Saturday, 14 June 2014

Mobility Trials Part 2

We've already seen some on and off-road trials, but those were for foreign tanks only. This time around, there are a few domestically produced participants, as well as tanks we've already seen. 


"Results of Trials

1. Trials of mobility on a swampy field

Characteristics: swampy field with silty bottom. Silt is 500-600 mm deep, in some places up to 1000 mm deep. There is sand and clay under the silt. The field is covered in water, 40-370 mm deep. The trial distance was 400 meters. A probe could be inserted 450-700 mm with the force of one hand.

Fig. 1. M3 medium tank crossing the field in second gear. The tracks submerge to 160-450 mm, 600 mm in some places. 


Fig. 2. M3 light tank crossing the field in second gear. The tracks submerge 240-300 mm. 

Fig. 3. T-60 tank crossing the field in first gear. The tracks submerge to 90-240 mm."

It appears that the original photo was misplaced here. Two things give it away. One is that the tank pictured is a T-60 and the other is that the next photo (which is supposed to feature a T-70) is the same.


"Fig. 4. T-70 tank crossing the field in first gear. The tracks submerge to 130-270 mm.

Fig. 4. The 38-T Praga crossing the field in second gear. The tracks submerge to 120-260 mm. 


2. Trials on a swampy field with thick silt surface.

Characteristics: the swampy field is covered in silt, 500-800 mm deep. There is clay underneath the silt. Water on the surface is only present in some places, 40-100 mm deep. A probe could be inserted 550-920 mm with the force of one hand.

Fig. 6. The M3 medium tank was moving in second gear and got stuck. The tracks submerge to 280-570 mm. The tank was towed out of the swamp.


Photo #7. M3 light tank crossing the swamped field with thick silt in second gear. The tracks submerge to a depth of 160-360 mm. The M3 light tank passed the location where the M3 medium tank was stuck.

Photo #8. T-60 tank crossing the swamped field with thick silt in first gear. The tracks submerge to a depth of 100-300 mm. The T-60 passed the location where the M3 medium tank was stuck.

T-70: The T-70 was driving next to the T-60 tracks in first gear when it got stuck. The tank was towed out of the swamp. The tracks submerged to 130-340 mm.

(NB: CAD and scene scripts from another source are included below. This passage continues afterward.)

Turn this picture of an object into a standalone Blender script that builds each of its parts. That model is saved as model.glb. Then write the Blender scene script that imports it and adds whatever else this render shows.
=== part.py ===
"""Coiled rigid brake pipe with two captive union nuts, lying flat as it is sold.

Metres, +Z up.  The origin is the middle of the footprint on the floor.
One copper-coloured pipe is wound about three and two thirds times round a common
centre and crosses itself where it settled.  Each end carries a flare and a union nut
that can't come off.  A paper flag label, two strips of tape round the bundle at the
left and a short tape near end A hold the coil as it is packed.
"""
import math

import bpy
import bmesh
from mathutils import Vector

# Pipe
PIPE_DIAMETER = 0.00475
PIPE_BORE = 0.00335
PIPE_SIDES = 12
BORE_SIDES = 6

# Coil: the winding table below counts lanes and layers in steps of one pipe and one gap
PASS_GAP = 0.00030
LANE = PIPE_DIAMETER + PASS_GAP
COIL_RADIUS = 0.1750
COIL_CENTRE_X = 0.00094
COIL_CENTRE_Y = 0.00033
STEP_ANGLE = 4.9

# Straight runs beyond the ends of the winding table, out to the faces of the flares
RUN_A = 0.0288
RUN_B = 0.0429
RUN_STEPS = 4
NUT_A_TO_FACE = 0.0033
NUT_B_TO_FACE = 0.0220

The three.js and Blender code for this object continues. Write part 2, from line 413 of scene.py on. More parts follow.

Praga 38-T: The tank can cross the swamped field with thick silt in second gear. The tracks submerged to 150-260 mm.

3. Trials in a peat bog

Characteristics: peat bog with thick base, 60-100 mm of water covers the ground. A probe can be inserted with the strength of one hand to a depth of 1000 mm and deeper.

M3 light: travelled 30 meters in second gear. The tracks submerged to 400-560 mm. After driving 30 meters, further movement forwards or backwards was no longer possible.

T-60 tank: travelled 25 meters in second gear and got stuck. The tracks submerged 280-350 mm. The tank was towed out of the swamp. 

Conclusions:

As a result of comparative trials of off-road performance of domestic and American tanks, it was established that:
  1. The American M3 light tank has good mobility in a swamp. The tank can freely pass over a section of swamp with up to 600 mm of silt or 800 mm of peat. The M3 light tank is superior in off-road performance to the M3 medium, T-60, and T-70.
  2. The American M3 medium tank has poorer mobility than the M3 light, T-60, and T-70 tanks. The M3 medium can cross sections of swamp with up to 400 mm of silt. If the silt is deeper than 400 mm, especially if it is thick, the tank can only travel 15-20 meters.
  3. The performance of T-60 and T-70 tanks on swamp covered in grass is limited due to the wheels getting gummed up with grass. After the wheels are gummed up, the tank stops, and sinks.
  4. When moving through a swamp, stopping, turning, or changing gears is not recommended.
  5. If a tank must stop in the swamp, do not let the tracks slip. A tank that is stuck in a swamp should be evacuated by towing or with handy materials (boards, logs, etc)."